I love how God speaks to us in the most mundane of circumstances.

I was taking the trash out to the side of our house (definitely mundane!), and as I glanced into the back yard, I literally did a double-take. There, on the telephone wire running behind my house, sat a falcon, majestically holding that proud posture that they do.

I looked more intently, to be sure I was seeing right…a falcon-sighting isn’t a common occurrence in busy Orange County. Then, suddenly, I sensed a familiar nudging, God’s voice within me. He reminded me how, all through my life, in various situations, He has called my attention to birds to remind me that He is with me, overflowing His goodness and favor toward me. A little Matthew 6:26 reverberation: “Look at the birds of the air; they do not sow or reap or store away in barns, and yet your heavenly Father feeds them. Are you not much more valuable than they?”

Looking at the falcon, I realized that God was calming me regarding something in particular I was anxious about: all the particulars of publishing a first book. I’ve been getting way too busy and tense in the process. God was reminding me that if He can take care of all the needs of all the birds, even placing a falcon right here in my back yard, He can take care of my book details. I just need to rest in Him.

I love that! I remember when I first came to know God, I was perplexed when I heard people, or the Bible, talk about hearing God’s still small voice. What did it sound like, and how would I differentiate it from my own thoughts, desires, or feelings?

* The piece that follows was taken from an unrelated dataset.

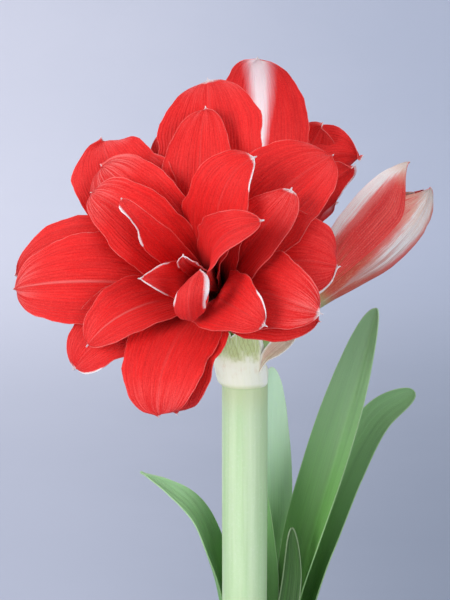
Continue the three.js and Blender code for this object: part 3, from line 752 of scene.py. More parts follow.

These are legitimate concerns, and people can err on either side of a spectrum: thinking they hear His voice everywhere…or never listening for His voice anywhere. But with time, practice, and experience with the Bible and God Himself, we come to discern what Isaiah talked about: “Whether you turn to the right or to the left, your ears will hear a voice behind you, saying, “This is the way; walk in it.” (Isaiah 30:21) And James: “If any of you lacks wisdom, he should ask God, who gives generously to all without finding fault, and it will be given to him.” (James 1:5)

One of the main problems is getting our attention. C.S. Lewis wrote: “God whispers to us in our pleasures, speaks to us in our conscience, but shouts in our pains.”

I’m glad that, this day, He chose the “whisper” method. My encounter with the falcon was definitely a pleasure.